Estavam na mira as licitações dos metrôs de Fortaleza, Salvador e de São Paulo, nas quais eram mencionados valores destinados ao conselheiro do Tribunal de Contas Robson Marinho. Também apareciam contratos do Rodoanel, cuja documentação era seguida de anotações de quantias ao engenheiro Paulo Vieira de Souza, conhecido como Paulo Preto, acusado de desviar dinheiro arrecadado para a campanha do tucano José Serra, em 2010. Da Petrobras foram encontrados indícios de fraude, segundo o material da Castelo, nas licitações para as obras da Refinaria Presidente Getúlio Vargas, no Paraná, em Abreu e Lima, na Unidade de Tratamento de Gás de Caraguatatuba e na unidade da petroquímica em Cubatão. Diz a procuradora Kahn: “A operação foi precursora no levantamento de fraudes à licitação, formação de cartel, superfaturamentos de empreiteiras e atos de corrupção. Esses ilícitos foram objeto de contratações espúrias de obras e serviços públicos com os Poderes federal, estaduais e municipais, em todo o País, envolvendo praticamente a grande maioria das empreiteiras hoje alvo da Lava Jato”.
A afirmação parece encontrar amparo na realidade revelada pelo trabalho da força-tarefa da Lava Jato. Empresas, dirigentes, obras e o próprio mecanismo de operação do esquema se assemelham às fraudes detalhadas pela equipe do delegado federal Otavio Rosso ao longo da Castelo de Areia. Um exemplo são as obras de reurbanização de favelas em São Paulo, realizadas pelas gestões Serra-Kassab. Elas aparecem nas duas operações. Em 2009, foram encontrados documentos com apontamentos sobre o pagamento de propina ao então secretário de Habitação da capital paulista, Elton Zacarias, referentes ao contrato da Favela Paraisópolis. Cinco anos depois, a quebra de sigilo bancário de Alberto Youssef mostra que o Consórcio Sehab, contratado para a reurbanização da Favela Parque Real, realizou vários depósitos na conta de uma de suas empresas de fachada. Um inquérito específico foi aberto para apurar os repasses.

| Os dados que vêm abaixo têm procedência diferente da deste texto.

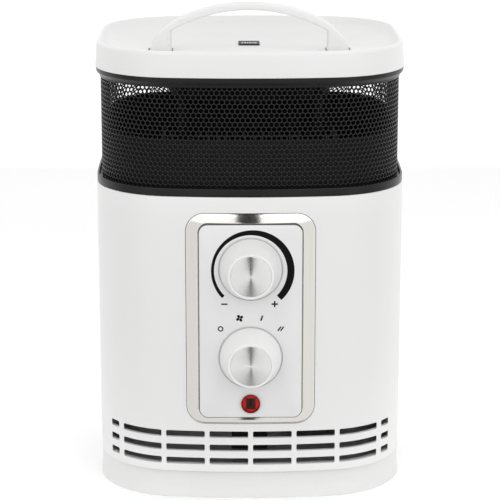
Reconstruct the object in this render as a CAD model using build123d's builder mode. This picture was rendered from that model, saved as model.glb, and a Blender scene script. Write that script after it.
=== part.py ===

Possível protagonista dos próximos capítulos da Lava Jato, o ex-presidente da Transpetro, Sergio Machado, mereceu vários parágrafos nos relatórios da Castelo. Com base em documentos apreendidos na casa de um diretor da Camargo Corrêa, Karen Kahn apontou que os documentos citando Machado e a subsidiária da estatal estavam relacionados à propina paga em troca de contratos para a construção de navios no âmbito do Programa de Modernização e Expansão da Frota, o Promef. “Se infere que fora destinado a terceiro interessado um valor referente a 1% do total do contrato assinado pelo consórcio formado pela Camargo Corrêa e a Queiroz Galvão, ou seja, 27,5 milhões com a antecipação de 3 milhões em outubro de 2007”, afirma a procuradora. Na investigação atual, o ex-diretor de Abastecimento da Petrobras, Paulo Roberto Costa, cita os mesmos contratos de navios como fonte de pagamento de propina. O Estaleiro Atlântico Sul, formado pelas duas empreiteiras, aparece ainda na lista de 750 projetos apreendida na casa de Youssef e publicada com exclusividade na edição 828 de CartaCapital.
Mais do que aumentar a quantidade de provas e o leque de obras a serem investigadas, a recuperação dos documentos da Castelo de Areia ajudaria a força-tarefa a mapear e entender o sistema de evasão de divisas e pagamento de propina em contas no exterior. Em 2009, os investigadores conseguiram encontrar contas bancárias mantidas pela construtora nos Estados Unidos, em Andorra, na Suíça e em Taiwan. Desses países, em um primeiro momento, foi possível encontrar indicações de repasses de propina para ao menos duas offshore. A Tiger Information, sediada na China, teria sido utilizada, segundo o MP, para pagamentos ao Partido dos Trabalhadores relacionados aos desvios nas licitações de hospitais no Pará. Por sua vez, a Jaravy Investments, localizada na Suíça, teria sido o destino da propina paga a Machado pelas irregularidades na contratação da empreiteira para a construção dos navios do Promef.
À época da investigação, todos os citados nos documentos apreendidos negaram qualquer prática ilícita. Procurado, o ministro Barroso não respondeu por qual motivo o recurso dormita há oito meses em sua gaveta. Muito embora possa acelerar os desdobramentos da Lava Jato, a revalidação das provas da Castelo de Areia não são imprescindíveis. Os caminhos apontados, em algum momento, aparecerão no horizonte da força-tarefa sediada no Paraná. Entretanto, uma nova análise sobre a validade das provas colhidas serviria como um ótimo argumento para aqueles que classificam o julgamento do chamado “mensalão” do PT como um divisor de águas e apostam em uma mudança de postura das Cortes superiores no País, mais severa com os chamados crimes de colarinho-branco. Ao sair do limbo, as provas comprovariam que a novidade não é a existência de um cartel de empreiteiras a atuar em todos os níveis de poder, mas o compromisso do Judiciário em punir os envolvidos em desvios de dinheiro público.